Schema evolution handling becomes critical as economic data sources update formats. Streaming systems must handle new fields in employment reports or changed precision in GDP calculations without dropping messages or requiring system restarts.
Backpressure management prevents data quality issues during high-volume periods. When downstream analytics systems cannot keep pace with incoming economic data, streaming platforms must buffer or sample data appropriately rather than dropping messages.
Cost Optimization Strategies
Economic data streaming costs vary significantly based on usage patterns. Organizations typically see monthly costs ranging from $2,000-15,000 for comprehensive economic data streaming, depending on data volume and latency requirements.
Reserved capacity planning for streaming infrastructure should account for economic calendar patterns. Major economic announcements occur on predictable schedules, enabling teams to reserve additional capacity for these periods while using spot pricing for baseline loads.
Data retention policies significantly impact storage costs for streaming systems. Teams must balance analytical requirements with cost considerations - maintaining 10 years of minute-level market data costs substantially more than daily aggregates.
Implementation Best Practices
Start with batch processing for economic indicators before implementing streaming. This approach enables teams to understand data patterns and quality issues before adding streaming complexity.

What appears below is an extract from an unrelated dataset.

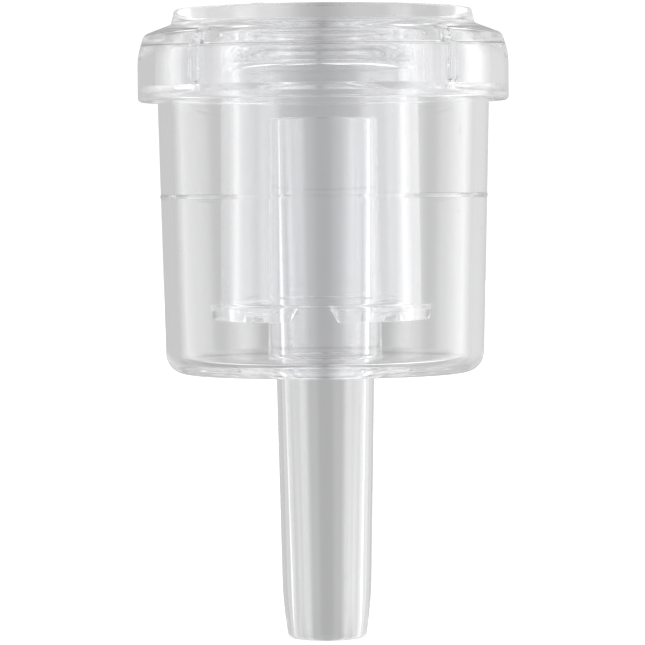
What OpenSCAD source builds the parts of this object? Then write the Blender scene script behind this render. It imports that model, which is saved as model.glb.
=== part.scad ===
// A three-piece bubbler airlock: a cup with a tapered stem below it and a riser
// tube inside it, an inverted cup that floats over the riser, and a vented lid.
//
// Millimetres, +Z up. The origin is on the axis, at the underside of the cup,
// where the stem begins. Every piece is turned about the Z axis.

/* [Cup] */
// Radius of the cup's outside at its foot
cup_foot_r = 17.15; // [16.5:0.05:21]
// Height of the cup, from its underside to its rim
cup_h = 34.8; // [32:0.1:45]
// Draft angle of the cup's wall, in degrees
cup_draft = 1.4; // [0.5:0.1:2]
// Thickness of the cup's wall
cup_wall = 1.45; // [1:0.05:2]
// Thickness of the cup's floor
cup_floor = 1.5; // [1:0.05:2.5]
// Radius of the rounded edge round the cup's foot
cup_corner = 2.2; // [1.8:0.1:3]
// Height of the fill line above the underside
fill_z = 19.1; // [12:0.1:26]
// How far the fill line stands proud of the wall
fill_proud = 0.1; // [0.05:0.01:0.3]
// Width of the fill line at its root
fill_w = 0.36; // [0.2:0.02:0.8]

/* [Riser] */
// How far the riser's top stands below the cup's rim
riser_drop = 7.3; // [5:0.1:12]
// Outer radius of the riser at its top
riser_r = 5.8; // [5:0.05:7]
// Draft angle of the riser's outside, in degrees
riser_draft = 0.8; // [0.2:0.1:1.2]
// Thickness of the riser's wall at its top
riser_wall = 0.94; // [0.8:0.02:1.1]

/* [Stem] */
// Length of the stem below the cup
stem_l = 28.7; // [22:0.1:40]
// Outer radius of the stem at the cup
stem_r = 5.3; // [4:0.05:5.8]
// Thickness of the stem's wall at the cup
stem_wall = 0.9; // [0.8:0.05:1.1]
// Taper of the stem, in degrees from its axis
stem_taper = 1.15; // [0.5:0.05:1.4]
// Height of the nose, which curves in from the taper
nose_h = 6.7; // [4:0.1:9]
// How far the nose has curved in at the tip
nose_inset = 0.52; // [0.2:0.02:0.6]
// Thickness of the wall at the tip
tip_wall = 0.64; // [0.6:0.02:0.8]
// Radius of the rounded edge of the tip
tip_edge = 0.5; // [0.2:0.05:0.5]

/* [Float] */
// Outer radius of the float's wall at its mouth
float_r = 10.85; // [10.2:0.05:12]
// Thickness of the float's wall and of its top
float_wall = 1.2; // [0.8:0.05:1.6]
// Draft angle of the float's wall, in degrees
float_draft = 0.5; // [0.1:0.1:1]
// Radius of the rounded edge round the float's top
float_corner = 1.4; // [0.6:0.1:2.5]
// How far the band round the mouth stands out from the wall, at its top
band_proud = 1.1; // [0.3:0.05:1.4]
// How far the band narrows from its top to the mouth
band_lean = 0.2; // [0:0.05:0.25]
// Height of the band
band_h = 1.7; // [1.4:0.1:3]
// Number of notches in the band
notch_count = 3; // [2:1:6]
// Width of a notch at its mouth
notch_w = 4.9; // [3:0.1:6]
// Width of a notch at its inner end
notch_end_w = 3.4; // [1.5:0.1:4]
// Height of a notch
notch_h = 1.3; // [0.6:0.1:1.6]
// Gap between the riser's top and the inside of the float when the float is down
float_top_gap = 1.5; // [0.2:0.05:2]
// Gap between the float's rim and the cup's floor when the float is down
float_foot_gap = 0.1; // [0.05:0.05:1]
// How far up from there the float is drawn
float_lift = 4.2; // [0:0.1:4.2]

/* [Lid] */
// Depth of the lid's skirt below the cup's rim
skirt_d = 5.5; // [4:0.1:9]
// Thickness of the skirt
skirt_wall = 1.8; // [1.4:0.05:2.4]
// Radial gap between the skirt and the cup's rim
skirt_gap = 0.2; // [0.15:0.01:0.4]
// Width of the seat that rests on the cup's rim
seat_w = 1.2; // [0.8:0.05:1.4]
// Height of the lid's ceiling above its seat
ceiling_h = 2.4; // [2.2:0.1:6]
// Thickness of the lid's top
lid_top = 2; // [1.6:0.05:3]
// Radius of the fillet round the ceiling
ceiling_fillet = 1.3; // [0.5:0.1:1.6]
// How far the raised top's foot is set in from the skirt's outside
top_inset = 3.6; // [3.2:0.1:6]
// How far the raised top narrows from its foot to its edge
top_lean = 0.4; // [0:0.05:0.8]
// Height of the raised top above the shoulder
top_h = 1.6; // [0.8:0.1:1.7]
// Fall of the shoulder from the raised top to the skirt
shoulder_fall = 1.1; // [0.6:0.05:1.3]
// How far the skirt leans in where it meets the shoulder
shoulder_lean = 0.7; // [0.2:0.05:1]

/* [Vents] */
// Number of vent channels
vent_count = 4; // [2:1:8]
// Width of a channel
vent_w = 1.3; // [0.8:0.1:2]
// Depth of a channel
vent_d = 0.45; // [0.2:0.05:0.5]
// Height of a channel's foot above the skirt's edge
vent_foot_h = 1.7; // [1:0.1:2.2]

/* [Hidden] */
$fn = 96;

clear_plastic = [0.86, 0.88, 0.92, 0.55];
arc_step = 15;          // largest turn between two points of a rounded corner
rim_edge = 0.3;         // rounding of a thin rim
nose_steps = 5;         // straight stretches that make up the nose's curve
root_fillet = 0.6;      // fillet where the riser stands on the floor
band_root = 0.25;       // fillet where the float's wall meets its band
shoulder_edge = 0.9;    // rounding of the lid's shoulder
skirt_curve = 7;        // long curve from the skirt into its lean
skirt_edge = 0.45;      // rounding of the skirt's lower edge
lean_h = 2.2;           // height of the stretch of skirt that leans in
lead_in = 0.4;          // widening of the skirt's mouth
lead_in_h = 1.6;        // height of that widening
float_shift = -0.4;     // the loose float stands this far off the axis, along X
float_turn = -3.4;      // and is turned this far
vent_turn = 45;         // angle of the first vent channel
gate_r = 0.9;           // mark that the moulding gate leaves on the lid
gate_h = 0.15;
gate_inset = 1.2;
gate_turn = 241;
past = 1;               // how far a cut runs past what it cuts

riser_h = cup_h - riser_drop;
nose_z = nose_h - stem_l;
tip_r = stem_outer_r(-stem_l);
cup_rim_r = cup_foot_r + cup_h * tan(cup_draft);
skirt_in_r = cup_rim_r + skirt_gap;
lid_r = skirt_in_r + skirt_wall;
seat_in_r = skirt_in_r - seat_w;
skirt_z = cup_h - skirt_d;
ceiling_z = cup_h + ceiling_h;
lid_z = ceiling_z + lid_top;
shoulder_z = lid_z - top_h;
top_r = lid_r - top_inset - top_lean;
float_down_z = cup_floor + float_foot_gap;
float_h = riser_h + float_top_gap + float_wall - float_down_z;

function unit(v) = v / norm(v);
function cross_2d(a, b) = a[0] * b[1] - a[1] * b[0];
function cup_r(z) = cup_foot_r + z * tan(cup_draft);
function float_wall_r(h) = float_r - h * tan(float_draft);
function stem_outer_r(z) =
    stem_r + z * tan(stem_taper) - nose_inset * pow(max(0, nose_z - z) / nose_h, 2);

// A corner rounded to the radius r, as points on its arc, where to_last and
// to_next point along the sides that meet there.
function arc(corner, to_last, to_next, r) =
    let (
        half = acos(to_last * to_next) / 2,
        side = cross_2d(to_last, to_next) < 0 ? 1 : -1,
        centre = corner + unit(to_last + to_next) * r / sin(half),
        start = corner + to_last * r / tan(half) - centre,
        first = atan2(start[1], start[0]),
        sweep = side * (180 - 2 * half),
        steps = ceil(abs(sweep) / arc_step)
    )
    [for (k = [0 : steps]) let (angle = first + sweep * k / steps) centre + r * [cos(angle), sin(angle)]];

// The points of a closed outline, from corners of the form [r, z, rounding],
// listed anticlockwise.
function outline(corners) =
    let (n = len(corners), at = [for (c = corners) [c[0], c[1]]])
    [for (i = [0 : n - 1])
        each (corners[i][2] > 0
            ? arc(at[i], unit(at[(i + n - 1) % n] - at[i]), unit(at[(i + 1) % n] - at[i]), corners[i][2])
            : [at[i]])];

module body_outline() {
    polygon(outline([
        [tip_r, -stem_l, tip_edge],
        for (i = [1 : nose_steps]) let (z = i / nose_steps * nose_h - stem_l) [stem_outer_r(z), z, 0],
        [stem_r, 0, rim_edge],
        [cup_foot_r, 0, cup_corner],
        [cup_r(fill_z - fill_w / 2), fill_z - fill_w / 2, 0],
        [cup_r(fill_z) + fill_proud, fill_z, 0],
        [cup_r(fill_z + fill_w / 2), fill_z + fill_w / 2, 0],
        [cup_rim_r, cup_h, rim_edge],
        [cup_rim_r - cup_wall, cup_h, rim_edge],
        [cup_r(cup_floor) - cup_wall, cup_floor, cup_corner - cup_wall],
        [riser_r + (riser_h - cup_floor) * tan(riser_draft), cup_floor, root_fillet],
        [riser_r, riser_h, rim_edge],
        [riser_r - riser_wall, riser_h, rim_edge],
        [stem_r - stem_wall, 0, 0],
        [tip_r - tip_wall, -stem_l, 0]
    ]));
}

module body() {
    color(clear_plastic) rotate_extrude() body_outline();
}

module float_outline() {
    polygon(outline([
        [float_r - float_wall, 0, 0],
        [float_r + band_proud - band_lean, 0, 0],
        [float_r + band_proud, band_h, 0],
        [float_wall_r(band_h), band_h, band_root],
        [float_wall_r(float_h), float_h, float_corner],
        [0, float_h, 0],
        [0, float_h - float_wall, 0],
        [float_wall_r(float_h) - float_wall, float_h - float_wall, float_corner / 2]
    ]));
}

// One notch through the band, cut outwards from the axis along -Y.
module notch() {
    flare = past * (notch_w - notch_end_w) / notch_h / 2;
    rotate([90, 0, 0]) linear_extrude(float_r + band_proud + past) polygon([
        [-notch_w / 2 - flare, -past],
        [notch_w / 2 + flare, -past],
        [notch_end_w / 2, notch_h],
        [-notch_end_w / 2, notch_h]
    ]);
}

module float() {
    color(clear_plastic)
    translate([float_shift, 0, float_down_z + float_lift]) rotate([0, 0, float_turn]) difference() {
        rotate_extrude() float_outline();
        for (i = [0 : notch_count - 1]) rotate([0, 0, i * 360 / notch_count]) notch();
    }
}

module lid_outline() {
    polygon(outline([
        [skirt_in_r + lead_in, skirt_z, 0],
        [lid_r, skirt_z, skirt_edge],
        [lid_r, shoulder_z - shoulder_fall - lean_h, skirt_curve],
        [lid_r - shoulder_lean, shoulder_z - shoulder_fall, shoulder_edge],
        [top_r + top_lean, shoulder_z, 0],
        [top_r, lid_z, rim_edge],
        [0, lid_z, 0],
        [0, ceiling_z, 0],
        [seat_in_r, ceiling_z, ceiling_fillet],
        [seat_in_r, cup_h, 0],
        [skirt_in_r, cup_h, 0],
        [skirt_in_r, skirt_z + lead_in_h, 0],
        [skirt_in_r + lead_in, skirt_z + lead_in_h / 2, 0]
    ]));
}

// The outline of the space that the vent channels reach: the lid's inside, with
// its walls moved out and its seat moved up by a channel's depth.
module vent_outline() {
    polygon(outline([
        [0, skirt_z - past, 0],
        [skirt_in_r + vent_d, skirt_z - past, 0],
        [skirt_in_r + vent_d, cup_h + vent_d, 0],
        [seat_in_r + vent_d, cup_h + vent_d, 0],
        [seat_in_r + vent_d, ceiling_z, ceiling_fillet],
        [0, ceiling_z, 0]
    ]));
}

// A bar along +X, as wide as a channel, with a round foot.
module vent_bar() {
    start_r = seat_in_r - ceiling_fillet;
    foot_z = skirt_z + vent_foot_h + vent_w / 2;
    translate([start_r, -vent_w / 2, foot_z]) cube([lid_r - start_r, vent_w, lid_z - foot_z]);
    translate([start_r, 0, foot_z]) rotate([0, 90, 0]) cylinder(h = lid_r - start_r, d = vent_w);
}

module vent_channels() {
    intersection() {
        rotate_extrude() vent_outline();
        for (i = [0 : vent_count - 1]) rotate([0, 0, vent_turn + i * 360 / vent_count]) vent_bar();
    }
}

module gate_mark() {
    rotate([0, 0, gate_turn]) translate([top_r - gate_inset - gate_r, 0, lid_z - lid_top / 2])
        cylinder(h = lid_top / 2 + gate_h, r = gate_r);
}

module lid() {
    color(clear_plastic) union() {
        difference() {
            rotate_extrude() lid_outline();
            vent_channels();
        }
        gate_mark();
    }
}

body();
float();
lid();
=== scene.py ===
"""A three-piece bubbler airlock in clear plastic, and the small studio it is shown in."""

import math

import bmesh
import bpy
from bpy.props import (
    FloatProperty,
    FloatVectorProperty,
    IntProperty,
    PointerProperty,
)
from mathutils import Matrix, Vector


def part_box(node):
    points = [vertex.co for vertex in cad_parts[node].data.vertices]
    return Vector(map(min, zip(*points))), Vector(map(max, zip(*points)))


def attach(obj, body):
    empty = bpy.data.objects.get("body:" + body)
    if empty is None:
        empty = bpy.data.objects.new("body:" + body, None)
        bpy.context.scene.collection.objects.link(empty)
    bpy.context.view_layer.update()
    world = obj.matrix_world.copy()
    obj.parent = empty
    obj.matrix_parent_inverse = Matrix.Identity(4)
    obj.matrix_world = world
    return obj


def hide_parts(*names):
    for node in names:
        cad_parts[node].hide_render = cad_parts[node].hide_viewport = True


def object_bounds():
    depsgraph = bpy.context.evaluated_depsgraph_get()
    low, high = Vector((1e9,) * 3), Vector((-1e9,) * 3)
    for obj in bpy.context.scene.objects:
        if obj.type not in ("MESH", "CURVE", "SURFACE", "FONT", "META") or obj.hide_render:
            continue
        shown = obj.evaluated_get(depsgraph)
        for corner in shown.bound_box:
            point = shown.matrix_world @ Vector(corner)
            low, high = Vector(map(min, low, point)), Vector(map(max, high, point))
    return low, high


bl_info = {
    "name": "Bubbler Airlock",
    "version": (1, 0, 0),
    "blender": (4, 5, 0),
    "location": "3D View > Sidebar > Airlock",
    "description": "Makes a clear three-piece bubbler airlock and a studio to show it in",
    "category": "Add Mesh",
}

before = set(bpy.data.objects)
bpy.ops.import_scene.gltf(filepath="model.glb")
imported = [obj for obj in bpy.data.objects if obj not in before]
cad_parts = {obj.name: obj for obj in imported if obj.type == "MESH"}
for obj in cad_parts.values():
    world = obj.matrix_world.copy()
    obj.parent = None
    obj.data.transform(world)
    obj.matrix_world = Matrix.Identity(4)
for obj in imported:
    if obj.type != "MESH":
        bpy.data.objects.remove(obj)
CAD_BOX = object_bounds()
CUP_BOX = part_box("body")
FLOAT_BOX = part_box("float")
LID_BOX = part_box("lid")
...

Implement comprehensive monitoring for streaming economic data pipelines. Unlike web applications where users report issues quickly, economic data problems may not become apparent until analytical results seem incorrect.

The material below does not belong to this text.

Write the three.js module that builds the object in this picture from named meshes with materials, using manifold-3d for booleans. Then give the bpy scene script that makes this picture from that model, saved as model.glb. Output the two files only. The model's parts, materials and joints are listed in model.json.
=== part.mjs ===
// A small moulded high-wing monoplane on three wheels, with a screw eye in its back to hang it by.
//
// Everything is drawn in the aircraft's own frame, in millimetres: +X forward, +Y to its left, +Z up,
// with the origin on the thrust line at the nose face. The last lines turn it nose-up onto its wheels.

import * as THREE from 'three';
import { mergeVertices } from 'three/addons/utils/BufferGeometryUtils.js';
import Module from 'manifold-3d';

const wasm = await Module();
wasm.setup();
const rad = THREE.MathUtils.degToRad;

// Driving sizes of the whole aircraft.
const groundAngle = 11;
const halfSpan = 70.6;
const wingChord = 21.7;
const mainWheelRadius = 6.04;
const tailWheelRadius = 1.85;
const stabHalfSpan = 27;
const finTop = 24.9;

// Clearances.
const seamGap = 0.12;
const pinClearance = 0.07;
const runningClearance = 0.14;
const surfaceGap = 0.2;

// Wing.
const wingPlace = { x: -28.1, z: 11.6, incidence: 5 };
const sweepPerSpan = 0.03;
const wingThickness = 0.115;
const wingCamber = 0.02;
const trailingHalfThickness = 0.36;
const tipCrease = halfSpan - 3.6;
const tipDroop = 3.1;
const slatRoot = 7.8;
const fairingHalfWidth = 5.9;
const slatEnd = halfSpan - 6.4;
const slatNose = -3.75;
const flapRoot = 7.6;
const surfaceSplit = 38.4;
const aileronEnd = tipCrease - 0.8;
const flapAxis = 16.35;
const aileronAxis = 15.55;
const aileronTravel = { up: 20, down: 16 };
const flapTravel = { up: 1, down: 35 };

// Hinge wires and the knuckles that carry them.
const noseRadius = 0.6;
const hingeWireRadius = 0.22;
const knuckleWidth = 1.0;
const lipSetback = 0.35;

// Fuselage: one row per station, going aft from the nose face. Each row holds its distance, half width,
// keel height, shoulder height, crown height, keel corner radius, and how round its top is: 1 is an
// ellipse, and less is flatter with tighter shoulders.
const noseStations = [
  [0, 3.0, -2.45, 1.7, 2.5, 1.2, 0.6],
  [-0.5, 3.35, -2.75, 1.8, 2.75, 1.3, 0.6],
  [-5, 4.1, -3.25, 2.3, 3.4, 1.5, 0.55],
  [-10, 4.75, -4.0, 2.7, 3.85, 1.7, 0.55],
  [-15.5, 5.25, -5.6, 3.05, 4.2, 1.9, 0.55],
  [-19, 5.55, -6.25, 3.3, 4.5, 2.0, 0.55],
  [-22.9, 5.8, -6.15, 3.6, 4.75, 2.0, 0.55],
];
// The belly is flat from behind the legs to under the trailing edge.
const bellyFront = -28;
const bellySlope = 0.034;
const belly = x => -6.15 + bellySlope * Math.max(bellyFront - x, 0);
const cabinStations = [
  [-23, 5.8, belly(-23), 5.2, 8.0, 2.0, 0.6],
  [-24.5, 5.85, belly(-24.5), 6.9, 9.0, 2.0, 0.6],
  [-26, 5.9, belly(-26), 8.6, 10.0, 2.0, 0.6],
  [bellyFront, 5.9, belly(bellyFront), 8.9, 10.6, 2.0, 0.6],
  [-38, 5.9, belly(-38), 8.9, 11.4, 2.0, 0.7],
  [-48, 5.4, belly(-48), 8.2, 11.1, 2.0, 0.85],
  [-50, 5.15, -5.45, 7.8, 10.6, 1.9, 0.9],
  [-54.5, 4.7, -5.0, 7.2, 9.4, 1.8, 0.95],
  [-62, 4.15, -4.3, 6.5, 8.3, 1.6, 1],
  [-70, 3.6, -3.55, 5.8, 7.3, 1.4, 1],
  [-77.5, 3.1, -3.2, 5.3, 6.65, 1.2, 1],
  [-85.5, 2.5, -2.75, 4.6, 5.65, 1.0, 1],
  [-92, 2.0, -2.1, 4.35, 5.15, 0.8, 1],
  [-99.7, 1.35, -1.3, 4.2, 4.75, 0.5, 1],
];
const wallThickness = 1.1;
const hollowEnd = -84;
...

Plan for market hours and economic calendar events when designing streaming systems. Infrastructure that handles normal economic data loads may fail during Federal Reserve announcements or major economic releases without proper planning.
Test streaming systems with historical data before processing live feeds. Economic data streaming systems often exhibit different behavior with real-time data compared to historical replay, particularly around ordering and timing edge cases.